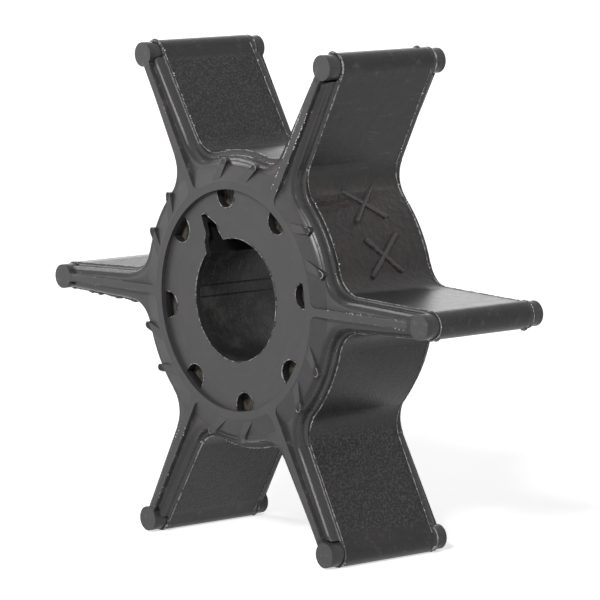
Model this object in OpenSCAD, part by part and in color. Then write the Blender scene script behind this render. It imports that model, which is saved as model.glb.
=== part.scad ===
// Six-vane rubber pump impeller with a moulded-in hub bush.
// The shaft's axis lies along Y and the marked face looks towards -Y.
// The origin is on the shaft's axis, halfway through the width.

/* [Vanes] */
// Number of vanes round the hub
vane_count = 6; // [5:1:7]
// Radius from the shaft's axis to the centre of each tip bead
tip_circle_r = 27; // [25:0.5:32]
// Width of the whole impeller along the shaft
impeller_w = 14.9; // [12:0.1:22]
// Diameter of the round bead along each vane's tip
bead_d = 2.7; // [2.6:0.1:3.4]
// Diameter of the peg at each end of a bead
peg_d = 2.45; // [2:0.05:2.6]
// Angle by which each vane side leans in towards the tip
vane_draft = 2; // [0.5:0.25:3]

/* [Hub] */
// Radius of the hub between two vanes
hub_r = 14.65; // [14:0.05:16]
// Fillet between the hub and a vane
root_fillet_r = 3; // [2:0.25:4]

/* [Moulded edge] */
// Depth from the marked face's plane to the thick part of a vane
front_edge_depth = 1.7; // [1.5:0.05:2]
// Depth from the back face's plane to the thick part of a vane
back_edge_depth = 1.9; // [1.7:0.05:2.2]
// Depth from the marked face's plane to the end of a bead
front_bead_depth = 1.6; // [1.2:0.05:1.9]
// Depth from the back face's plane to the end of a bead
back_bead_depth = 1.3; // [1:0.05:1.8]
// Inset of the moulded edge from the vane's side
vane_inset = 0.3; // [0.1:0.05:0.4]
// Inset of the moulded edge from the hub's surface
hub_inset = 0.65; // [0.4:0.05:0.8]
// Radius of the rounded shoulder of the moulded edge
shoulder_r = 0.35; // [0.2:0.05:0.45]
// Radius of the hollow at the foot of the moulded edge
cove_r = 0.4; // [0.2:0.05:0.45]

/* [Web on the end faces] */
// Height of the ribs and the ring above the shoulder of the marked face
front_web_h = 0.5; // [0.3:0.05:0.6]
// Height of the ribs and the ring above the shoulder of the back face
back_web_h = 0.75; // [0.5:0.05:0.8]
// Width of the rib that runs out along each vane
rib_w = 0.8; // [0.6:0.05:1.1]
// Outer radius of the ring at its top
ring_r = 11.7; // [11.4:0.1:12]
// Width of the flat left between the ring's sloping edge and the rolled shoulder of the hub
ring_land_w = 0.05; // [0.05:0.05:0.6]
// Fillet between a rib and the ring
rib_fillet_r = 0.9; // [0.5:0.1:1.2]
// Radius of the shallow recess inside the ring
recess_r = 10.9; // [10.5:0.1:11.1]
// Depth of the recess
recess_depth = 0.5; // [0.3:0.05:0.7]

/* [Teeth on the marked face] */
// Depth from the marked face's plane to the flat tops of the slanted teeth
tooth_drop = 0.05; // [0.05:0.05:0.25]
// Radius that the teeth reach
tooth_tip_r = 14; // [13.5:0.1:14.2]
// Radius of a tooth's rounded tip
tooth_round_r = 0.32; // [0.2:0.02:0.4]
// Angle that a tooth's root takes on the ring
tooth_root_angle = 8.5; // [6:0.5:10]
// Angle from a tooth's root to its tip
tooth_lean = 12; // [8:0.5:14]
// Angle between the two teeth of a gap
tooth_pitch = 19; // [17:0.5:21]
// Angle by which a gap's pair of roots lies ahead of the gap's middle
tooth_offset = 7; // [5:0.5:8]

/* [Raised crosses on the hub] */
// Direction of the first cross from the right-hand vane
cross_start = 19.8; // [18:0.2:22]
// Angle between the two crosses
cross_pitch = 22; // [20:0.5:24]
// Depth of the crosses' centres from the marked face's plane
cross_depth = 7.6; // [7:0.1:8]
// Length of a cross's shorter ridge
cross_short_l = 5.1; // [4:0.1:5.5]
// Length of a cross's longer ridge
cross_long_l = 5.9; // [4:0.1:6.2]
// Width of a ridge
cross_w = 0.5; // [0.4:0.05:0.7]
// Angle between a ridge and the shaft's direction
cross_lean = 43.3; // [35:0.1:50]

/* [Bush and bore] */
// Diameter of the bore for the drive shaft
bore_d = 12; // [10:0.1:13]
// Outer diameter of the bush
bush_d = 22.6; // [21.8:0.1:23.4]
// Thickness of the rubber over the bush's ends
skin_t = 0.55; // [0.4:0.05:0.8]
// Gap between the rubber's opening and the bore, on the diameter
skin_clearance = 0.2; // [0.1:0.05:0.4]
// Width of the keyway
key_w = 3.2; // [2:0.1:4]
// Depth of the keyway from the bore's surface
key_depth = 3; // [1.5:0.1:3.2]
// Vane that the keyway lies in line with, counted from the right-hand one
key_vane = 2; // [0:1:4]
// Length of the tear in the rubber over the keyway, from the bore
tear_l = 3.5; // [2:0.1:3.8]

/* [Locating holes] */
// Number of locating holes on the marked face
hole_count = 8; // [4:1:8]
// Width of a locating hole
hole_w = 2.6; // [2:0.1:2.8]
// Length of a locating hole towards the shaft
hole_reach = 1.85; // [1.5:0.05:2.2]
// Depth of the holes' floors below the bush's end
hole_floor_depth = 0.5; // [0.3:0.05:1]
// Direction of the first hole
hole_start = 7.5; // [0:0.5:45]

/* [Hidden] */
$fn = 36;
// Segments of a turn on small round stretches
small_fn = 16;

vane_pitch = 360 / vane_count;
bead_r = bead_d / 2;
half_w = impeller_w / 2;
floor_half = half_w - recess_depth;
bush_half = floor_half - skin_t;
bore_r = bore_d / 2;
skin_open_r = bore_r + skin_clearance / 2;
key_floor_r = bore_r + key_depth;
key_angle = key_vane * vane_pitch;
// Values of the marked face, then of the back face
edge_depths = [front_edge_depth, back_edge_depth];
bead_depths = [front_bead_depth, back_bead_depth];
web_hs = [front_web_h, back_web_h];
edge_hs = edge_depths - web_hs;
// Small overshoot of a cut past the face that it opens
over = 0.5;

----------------

Set problem. Each line must be given again exactly as written above.

Final result.
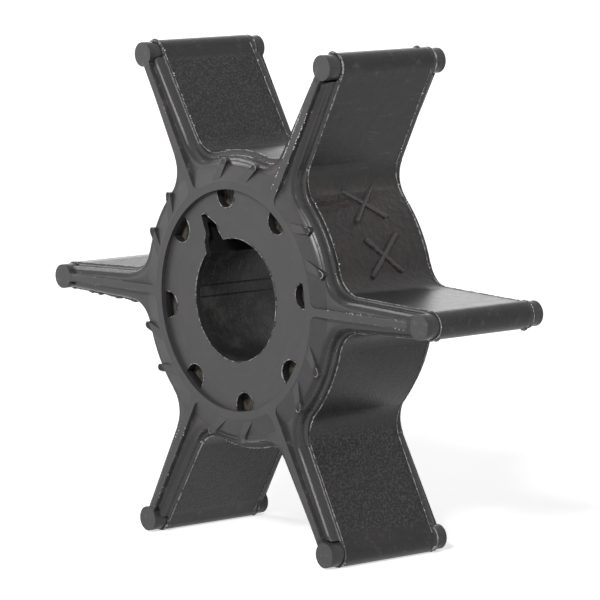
Model this object in OpenSCAD, part by part and in color. Then write the Blender scene script behind this render. It imports that model, which is saved as model.glb.
=== part.scad ===
// Six-vane rubber pump impeller with a moulded-in hub bush.
// The shaft's axis lies along Y and the marked face looks towards -Y.
// The origin is on the shaft's axis, halfway through the width.

/* [Vanes] */
// Number of vanes round the hub
vane_count = 6; // [5:1:7]
// Radius from the shaft's axis to the centre of each tip bead
tip_circle_r = 27; // [25:0.5:32]
// Width of the whole impeller along the shaft
impeller_w = 14.9; // [12:0.1:22]
// Diameter of the round bead along each vane's tip
bead_d = 2.7; // [2.6:0.1:3.4]
// Diameter of the peg at each end of a bead
peg_d = 2.45; // [2:0.05:2.6]
// Angle by which each vane side leans in towards the tip
vane_draft = 2; // [0.5:0.25:3]

/* [Hub] */
// Radius of the hub between two vanes
hub_r = 14.65; // [14:0.05:16]
// Fillet between the hub and a vane
root_fillet_r = 3; // [2:0.25:4]

/* [Moulded edge] */
// Depth from the marked face's plane to the thick part of a vane
front_edge_depth = 1.7; // [1.5:0.05:2]
// Depth from the back face's plane to the thick part of a vane
back_edge_depth = 1.9; // [1.7:0.05:2.2]
// Depth from the marked face's plane to the end of a bead
front_bead_depth = 1.6; // [1.2:0.05:1.9]
// Depth from the back face's plane to the end of a bead
back_bead_depth = 1.3; // [1:0.05:1.8]
// Inset of the moulded edge from the vane's side
vane_inset = 0.3; // [0.1:0.05:0.4]
// Inset of the moulded edge from the hub's surface
hub_inset = 0.65; // [0.4:0.05:0.8]
// Radius of the rounded shoulder of the moulded edge
shoulder_r = 0.35; // [0.2:0.05:0.45]
// Radius of the hollow at the foot of the moulded edge
cove_r = 0.4; // [0.2:0.05:0.45]

/* [Web on the end faces] */
// Height of the ribs and the ring above the shoulder of the marked face
front_web_h = 0.5; // [0.3:0.05:0.6]
// Height of the ribs and the ring above the shoulder of the back face
back_web_h = 0.75; // [0.5:0.05:0.8]
// Width of the rib that runs out along each vane
rib_w = 0.8; // [0.6:0.05:1.1]
// Outer radius of the ring at its top
ring_r = 11.7; // [11.4:0.1:12]
// Width of the flat left between the ring's sloping edge and the rolled shoulder of the hub
ring_land_w = 0.05; // [0.05:0.05:0.6]
// Fillet between a rib and the ring
rib_fillet_r = 0.9; // [0.5:0.1:1.2]
// Radius of the shallow recess inside the ring
recess_r = 10.9; // [10.5:0.1:11.1]
// Depth of the recess
recess_depth = 0.5; // [0.3:0.05:0.7]

/* [Teeth on the marked face] */
// Depth from the marked face's plane to the flat tops of the slanted teeth
tooth_drop = 0.05; // [0.05:0.05:0.25]
// Radius that the teeth reach
tooth_tip_r = 14; // [13.5:0.1:14.2]
// Radius of a tooth's rounded tip
tooth_round_r = 0.32; // [0.2:0.02:0.4]
// Angle that a tooth's root takes on the ring
tooth_root_angle = 8.5; // [6:0.5:10]
// Angle from a tooth's root to its tip
tooth_lean = 12; // [8:0.5:14]
// Angle between the two teeth of a gap
tooth_pitch = 19; // [17:0.5:21]
// Angle by which a gap's pair of roots lies ahead of the gap's middle
tooth_offset = 7; // [5:0.5:8]

/* [Raised crosses on the hub] */
// Direction of the first cross from the right-hand vane
cross_start = 19.8; // [18:0.2:22]
// Angle between the two crosses
cross_pitch = 22; // [20:0.5:24]
// Depth of the crosses' centres from the marked face's plane
cross_depth = 7.6; // [7:0.1:8]
// Length of a cross's shorter ridge
cross_short_l = 5.1; // [4:0.1:5.5]
// Length of a cross's longer ridge
cross_long_l = 5.9; // [4:0.1:6.2]
// Width of a ridge
cross_w = 0.5; // [0.4:0.05:0.7]
// Angle between a ridge and the shaft's direction
cross_lean = 43.3; // [35:0.1:50]

/* [Bush and bore] */
// Diameter of the bore for the drive shaft
bore_d = 12; // [10:0.1:13]
// Outer diameter of the bush
bush_d = 22.6; // [21.8:0.1:23.4]
// Thickness of the rubber over the bush's ends
skin_t = 0.55; // [0.4:0.05:0.8]
// Gap between the rubber's opening and the bore, on the diameter
skin_clearance = 0.2; // [0.1:0.05:0.4]
// Width of the keyway
key_w = 3.2; // [2:0.1:4]
// Depth of the keyway from the bore's surface
key_depth = 3; // [1.5:0.1:3.2]
// Vane that the keyway lies in line with, counted from the right-hand one
key_vane = 2; // [0:1:4]
// Length of the tear in the rubber over the keyway, from the bore
tear_l = 3.5; // [2:0.1:3.8]

/* [Locating holes] */
// Number of locating holes on the marked face
hole_count = 8; // [4:1:8]
// Width of a locating hole
hole_w = 2.6; // [2:0.1:2.8]
// Length of a locating hole towards the shaft
hole_reach = 1.85; // [1.5:0.05:2.2]
// Depth of the holes' floors below the bush's end
hole_floor_depth = 0.5; // [0.3:0.05:1]
// Direction of the first hole
hole_start = 7.5; // [0:0.5:45]

/* [Hidden] */
$fn = 36;
// Segments of a turn on small round stretches
small_fn = 16;

vane_pitch = 360 / vane_count;
bead_r = bead_d / 2;
half_w = impeller_w / 2;
floor_half = half_w - recess_depth;
bush_half = floor_half - skin_t;
bore_r = bore_d / 2;
skin_open_r = bore_r + skin_clearance / 2;
key_floor_r = bore_r + key_depth;
key_angle = key_vane * vane_pitch;
// Values of the marked face, then of the back face
edge_depths = [front_edge_depth, back_edge_depth];
bead_depths = [front_bead_depth, back_bead_depth];
web_hs = [front_web_h, back_web_h];
edge_hs = edge_depths - web_hs;
// Small overshoot of a cut past the face that it opens
over = 0.5;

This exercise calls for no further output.